Maka, rasionya setiap jiwa di Kaltim kehilangan setengah hektar cadangan pemukiman dan usaha-usaha tani mereka (diakses di www.mongabay.co.id). Film dokumenter “Sexy Killer“, membuat kita yang hidup di luar pulau Kalimantan menjadi terhenyak melihat kondisi bumi yang dikeruk habis habisan dan menyebabkan rusaknya ekosistem dan mempengaruhi pada spesies yang hidup di dalamnya.
Ada banyak alasan bagaimana pemanfaatan batu bara yaitu, digunakan dalam pembangkitan listrik (PLTU), sebagai sumber panas dan membantu dalam produksi batu bata dan semen, serta dapat menghasilkan kokas yang membantu dalam pemrosesan logam dan industry baja (http://www.geoservices.co.id/penggunaan-batubara/). Alasan penggunaan batu bara untuk kepentingan rakyat adalah alasan utama yang sering didengungkan kenapa batu bara di pulau Borneo dan di pulau-pulau lain harus diambil. Tapi adakah alasan lain???.
Pemerhati lingkungan pasti tak diam melihat fenomena ini. Bagaimana ekosistem rusak dan rakyat menjerit karena kekurangan air bersih. Ini tentu bukan masalah sepele. Karena air merupakan sumber kehidupan.
Sebagian warga yang terkena dampak langsung ini harus berjalan berkilo meter untuk sekedar menemukan air bersih untuk diminum. Jika pemerintah melakukan tugasnya untuk bisa mengatasi persoalan ini, lantas apakah kita sebagai rakyat pribumi yang mencintai Indonesia jiwa raga hanya akan pasrah dan diam diri menunggu tangan pemerintah saja? Tentu tidak, banyak hal yang bisa kita lakukan bahkan ketika kita ada d luar pulau Borneo sekalipun.
Sexy killer menjadi cermin untuk kita bahwa tanpa kita sadari kita menjadi pembunuh ekosistem kita sendiri, kita menggunakan listrik dalam kehidupan sehari hari.
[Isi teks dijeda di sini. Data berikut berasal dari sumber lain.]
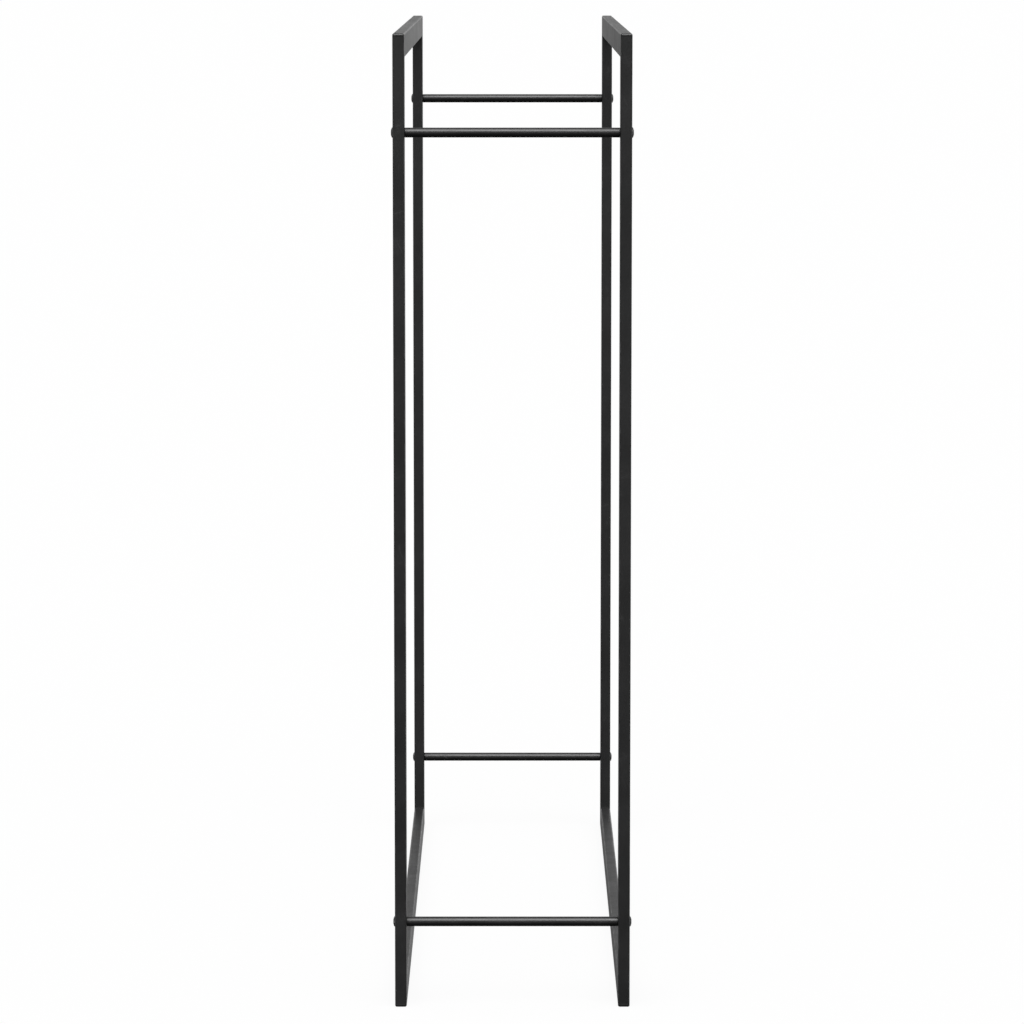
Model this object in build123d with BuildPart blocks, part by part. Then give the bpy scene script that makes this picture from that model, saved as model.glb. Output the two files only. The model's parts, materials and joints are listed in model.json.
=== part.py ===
# Free-standing firewood log rack: two closed rectangular frames of thin steel tube, stood
# side by side and held apart by four round rods. Each rod is clamped between the frames by
# a low domed socket bolt at each end, so the rack comes flat in its box and is bolted up.
#
# Row frame: X along the rack's length, Y across its depth, Z up. The origin is on the floor
# under the middle of the rack. The front frame is at -Y and the back frame at +Y.

import os

from build123d import *

# Driving dimensions, in millimetres
rack_length = 1000.0  # X, over the frames' posts
rack_height = 1000.0  # Z
rack_depth = 242.0  # Y, over the frames' outer faces, without the bolt heads

tube_width = 25.0  # seen from the rack's side, in the plane of the frame
tube_thickness = 12.0  # along Y
tube_wall = 1.0
tube_corner = 1.8  # outside radius of the tube's four long edges
frame_corner = 2.0  # rounding of the four welded and ground outer corners

rod_diameter = 10.0
top_rod_height = 900.0  # to the rod's axis
bottom_rod_height = 87.5
rod_chamfer = 0.5
rod_hole_diameter = 6.0  # M6 thread, drawn plain
rod_hole_depth = 18.0

bolt_shank_diameter = 5.9  # M6 thread, drawn plain, with room to turn
bolt_hole_diameter = 6.6  # clearance hole through the post
bolt_length = 25.0  # under the head
bolt_tip_chamfer = 0.9
bolt_head_diameter = 10.5
bolt_head_height = 2.1
bolt_head_rim = 0.8  # straight edge below the dome
bolt_rim_round = 0.25  # where the rim meets the dome
hex_socket_size = 4.0  # across flats
hex_socket_depth = 2.6

# Worked out from the driving dimensions
half_length = rack_length / 2
half_depth = rack_depth / 2
frame_offset = half_depth - tube_thickness / 2  # Y of each frame's middle plane
post_offset = half_length - tube_width / 2  # X of each post's axis
rod_length = rack_depth - 2 * tube_thickness
mitre_reach = 2 * tube_width  # the mitre wedges reach this far into the frame
overrun = 2 * frame_corner  # and shapes to be trimmed start this far outside it
bolt_shank_radius = bolt_shank_diameter / 2
bolt_head_radius = bolt_head_diameter / 2
dome_rise = bolt_head_height - bolt_head_rim
dome_radius = (bolt_head_radius**2 + dome_rise**2) / (2 * dome_rise)

frame_sides = {"front": -1, "back": 1}
post_sides = {"left": -1, "right": 1}
rod_levels = {"top": top_rod_height, "bottom": bottom_rod_height}


def save(part, label):
    """Name the piece and write it to its own STEP file."""
    part.label = label
    export_step(part, f"parts/{label}.step")


def frame_slab(frame_side):
    """The outer shape of a whole frame without its opening. The four welded corners are
    ground round, and the rounding of the tubes' long edges runs on round them."""
    middle_plane = Plane(
        origin=(0, frame_side * frame_offset, rack_height / 2),
        x_dir=(1, 0, 0),
        z_dir=(0, -1, 0),
    )
    with BuildPart() as slab:
        with BuildSketch(middle_plane):
            RectangleRounded(rack_length, rack_height, frame_corner)
        extrude(amount=tube_thickness / 2, both=True)
        fillet(slab.faces().filter_by(Axis.Y).edges(), tube_corner)
    return slab.part


def frame_member(slab, axis_plane, length, wedge, hole_centres=()):
    """One hollow tube of a frame, its ends mitred at 45 degrees. The tube runs along the
    plane's Z, with the plane's X towards the outside of the frame, where the slab gives
    its outer side. The wedge's (x, z) corners bound what the mitres leave of it, and bolts
    pass through it along Y at the (x, z) hole centres."""
    with BuildPart() as member:
        add(slab)
        with BuildSketch(Plane.XZ):
            with BuildLine():
                Polyline(*wedge, close=True)
            make_face()
        extrude(amount=rack_depth, both=True, mode=Mode.INTERSECT)
        with BuildSketch(axis_plane):
            with Locations((overrun / 2, 0)):
                RectangleRounded(tube_width + overrun, tube_thickness, tube_corner)
            RectangleRounded(
                tube_width - 2 * tube_wall,
                tube_thickness - 2 * tube_wall,
                tube_corner - tube_wall,
                mode=Mode.SUBTRACT,
            )
        extrude(amount=length / 2 + overrun, both=True, mode=Mode.INTERSECT)
        if hole_centres:
            with BuildSketch(Plane.XZ):
                with Locations(*hole_centres):
                    Circle(bolt_hole_diameter / 2)
            extrude(amount=rack_depth, both=True, mode=Mode.SUBTRACT)
    return member


def bar(slab, frame_side, outer_height, inward):
    """A frame's level bar. Its outer face is at outer_height, and inward is 1 where the
    rest of the frame is above it and -1 where it is below."""
    axis_plane = Plane(
        origin=(0, frame_side * frame_offset, outer_height + inward * tube_width / 2),
        x_dir=(0, 0, -inward),
        z_dir=(1, 0, 0),
    )
    outer_x = half_length + overrun
    inner_x = half_length - mitre_reach
    beyond_height = outer_height - inward * overrun
    inner_height = outer_height + inward * mitre_reach
    wedge = [
        (-outer_x, beyond_height),
        (outer_x, beyond_height),
        (inner_x, inner_height),
        (-inner_x, inner_height),
    ]
    return frame_member(slab, axis_plane, rack_length, wedge)


def post(slab, frame_side, post_side):
    """A frame's upright, with the clearance holes of its two bolts."""
    axis_plane = Plane(
        origin=(post_side * post_offset, frame_side * frame_offset, rack_height / 2),
        x_dir=(post_side, 0, 0),
        z_dir=(0, 0, 1),
    )
    outer_x = post_side * (half_length + overrun)
    inner_x = post_side * (half_length - mitre_reach)
    wedge = [
        (outer_x, -overrun),
        (outer_x, rack_height + overrun),
        (inner_x, rack_height - mitre_reach),
        (inner_x, mitre_reach),
    ]
    hole_centres = [(post_side * post_offset, height) for height in rod_levels.values()]
    return frame_member(slab, axis_plane, rack_height, wedge, hole_centres)


def rod(post_side, height):
    """A solid round rod, drilled and tapped at both ends."""
    with BuildPart() as cross_rod:
        with BuildSketch(Plane.XZ):
            with Locations((post_side * post_offset, height)):
                Circle(rod_diameter / 2)
        extrude(amount=rod_length / 2, both=True)
        chamfer(cross_rod.faces().filter_by(Axis.Y).edges(), rod_chamfer)
        for end in frame_sides.values():
            mouth = Plane(
                origin=(post_side * post_offset, end * rod_length / 2, height),
                z_dir=(0, end, 0),
            )
            with Locations(mouth):
                Hole(rod_hole_diameter / 2, rod_hole_depth)
    return cross_rod


def bolt(frame_side, post_side, height):
    """A low domed socket bolt, its head on the post's outer face and its shank in the rod."""
    seat = (post_side * post_offset, frame_side * half_depth, height)
    outward = (0, frame_side, 0)
    half_profile = Plane(origin=seat, x_dir=outward, z_dir=(0, 0, 1))
    with BuildPart() as socket_bolt:
        with BuildSketch(half_profile):
            with BuildLine():
                Polyline(
                    (bolt_head_height, 0),
                    (-bolt_length, 0),
                    (-bolt_length, bolt_shank_radius - bolt_tip_chamfer),
                    (-bolt_length + bolt_tip_chamfer, bolt_shank_radius),
                    (0, bolt_shank_radius),
                    (0, bolt_head_radius),
                    (bolt_head_rim, bolt_head_radius),
                )
                RadiusArc(
                    (bolt_head_rim, bolt_head_radius),
                    (bolt_head_height, 0),
                    dome_radius,
                )
            make_face()
        revolve(axis=Axis(seat, outward))
        with BuildSketch(Plane(origin=seat, z_dir=outward).offset(bolt_head_height)):
            RegularPolygon(hex_socket_size / 2, 6, major_radius=False)
        extrude(amount=-hex_socket_depth, mode=Mode.SUBTRACT)
        rim_edge = socket_bolt.edges().filter_by(GeomType.CIRCLE).filter_by(
            lambda edge: abs(abs(edge.center().Y) - half_depth - bolt_head_rim) < 1e-3
        )
        fillet(rim_edge, bolt_rim_round)
    return socket_bolt


os.makedirs("parts", exist_ok=True)

for frame_name, frame_side in frame_sides.items():
    slab = frame_slab(frame_side)
    top_bar = bar(slab, frame_side, rack_height, inward=-1)
    save(top_bar.part, f"{frame_name}_frame_top_bar")
    bottom_bar = bar(slab, frame_side, 0, inward=1)
    save(bottom_bar.part, f"{frame_name}_frame_bottom_bar")
    for post_name, post_side in post_sides.items():
        upright = post(slab, frame_side, post_side)
        save(upright.part, f"{frame_name}_frame_{post_name}_post")

for post_name, post_side in post_sides.items():
    for level_name, height in rod_levels.items():
        cross_rod = rod(post_side, height)
        save(cross_rod.part, f"{level_name}_{post_name}_rod")
        for frame_name, frame_side in frame_sides.items():
            socket_bolt = bolt(frame_side, post_side, height)
            save(socket_bolt.part, f"{frame_name}_{level_name}_{post_name}_bolt")
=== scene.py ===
"""Looks, light and camera for the firewood log rack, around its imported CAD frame."""

import json
import math

import bpy
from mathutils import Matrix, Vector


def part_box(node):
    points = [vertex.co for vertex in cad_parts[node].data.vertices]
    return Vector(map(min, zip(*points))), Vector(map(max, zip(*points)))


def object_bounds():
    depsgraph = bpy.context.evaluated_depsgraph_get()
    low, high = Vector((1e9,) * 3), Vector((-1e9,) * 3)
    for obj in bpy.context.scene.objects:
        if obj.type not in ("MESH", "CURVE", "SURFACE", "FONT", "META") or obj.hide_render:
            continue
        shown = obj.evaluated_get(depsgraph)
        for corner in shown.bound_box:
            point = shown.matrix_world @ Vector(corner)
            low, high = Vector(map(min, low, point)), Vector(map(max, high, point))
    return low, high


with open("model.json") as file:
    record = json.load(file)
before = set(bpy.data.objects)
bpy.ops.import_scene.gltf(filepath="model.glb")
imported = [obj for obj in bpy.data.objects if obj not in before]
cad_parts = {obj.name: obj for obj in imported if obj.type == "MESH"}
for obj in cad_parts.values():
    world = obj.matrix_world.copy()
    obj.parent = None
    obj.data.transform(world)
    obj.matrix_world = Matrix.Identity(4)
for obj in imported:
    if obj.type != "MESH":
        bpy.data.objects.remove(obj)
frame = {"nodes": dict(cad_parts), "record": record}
cad_low, cad_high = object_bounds()

# Lengths are in metres.
MM = 0.001
POST_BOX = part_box("front_frame_right_post")
TUBE_WIDTH = POST_BOX[1].x - POST_BOX[0].x
BOLT_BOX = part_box("front_top_right_bolt")
HEAD_DIAMETER = BOLT_BOX[1].x - BOLT_BOX[0].x
TURNING_PITCH = 0.22 * MM
SCRATCH_LENGTH = 200 * MM
SCRATCH_SPACING = 4 * MM
SCRATCH_WIDTH = 0.12 * MM
FLOOR_WIDTH = 800.0

# Sizes of the noise behind each feature: first the coat's, then the bolts'.
CLOUD_SIZE = 70 * MM
SMUDGE_SIZE = 36 * MM
SCUFF_SIZE = 18 * MM
RUBBING_SIZE = 17 * MM
RIPPLE_SIZE = 4.2 * MM
PEEL_SIZE = 1.6 * MM
GRIT_SIZE = 0.9 * MM
SAND_SIZE = 0.42 * MM
BLOTCH_SIZE = 5.5 * MM
TARNISH_SIZE = 2.4 * MM
WEAR_SIZE = 2 * MM
PLATING_SIZE = 0.67 * MM

# Heights of the bumps. BEAD_BASE is the share of a weld bead that its ripple stands on.
BEAD_HEIGHT = 0.12 * MM
BEAD_BASE = 0.6
PEEL_HEIGHT = 0.07 * MM
SAND_HEIGHT = 0.025 * MM
PLATING_HEIGHT = 0.02 * MM
RING_HEIGHT = 0.003 * MM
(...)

Berdasarkan data Kementerian ESDM, konsumsi listrik Indonesia tahun 2017 mencapai 1.012 Kilowatt per Hour (KWH)/kapita.
Jika fenomena yang ditampilkan di sexy killer ini dianggap sebagai kejadian yang sakit, tentu ada obatnya. Maka sudah waktunya kita dengan penuh kesadaran untuk menjadi sexy healer. Salah satunya adalah kita mulai menanam pohon. Dalam klasifikasi makhluk hidup, Kingdom Plantae dengan 3 divisinya (Briophyta, Pteridophyta dan Spermatophyta) yang melakukan reaksi fotosintesis dengan salah satu produk akhir berupa gas oksigen dan memfiksasi gas karbondioksida.
Kegiatan menanam pohon bukan hanya sekedar niatan untuk mendapatkan batang kayu atau buah dari pohon tersebut, tetapi untuk sedekah oksigen (O2), mengurangi pemanasan global dengan menyerap gas karbondioksida (CO2), penyerapan air (H2O) dalam tanah, rumah/habitat bagi beberapa hewan, mencegah erosi, dan lain sebagainya.
Selain itu, hal yang bias kita lakukan adalah menghemat listrik, ini tentu bukan sekedar hemat untuk menekan biaya listrik yang harus dikeluarkan. Tak jadi masalah bagi sebagian rakyat Indonesia yang berada pada ekonomi menengah ke atas.
Saat kita menggunakan listrik tak pada tempatnya, ingatlah bahwa ada bagian bumi Indonesia yang menangis. Ini bukan antara kita dengan PLN atau kita dengan pemerintah, tetapi ini antara kita dengan alam, ini antara kita dengan Tuhan kita bagaimana kita mempertanggungjawabkan segala hal yang telah kita lakukan di dunia ini. Kita memiliki keyakiman bahwa dimana bumi dipijak, disitu langit dijunjung.
Mari kita akhiri kesewenang wenagan kita dalam bertindak pada diri sendiri, pada orang lain, pada sekitar, dan pada bumi kita Indonesia. Mari menjadi sexy healer kawan…ini adalah salah satu cara kita dalam ikut berpartisipasi save earth.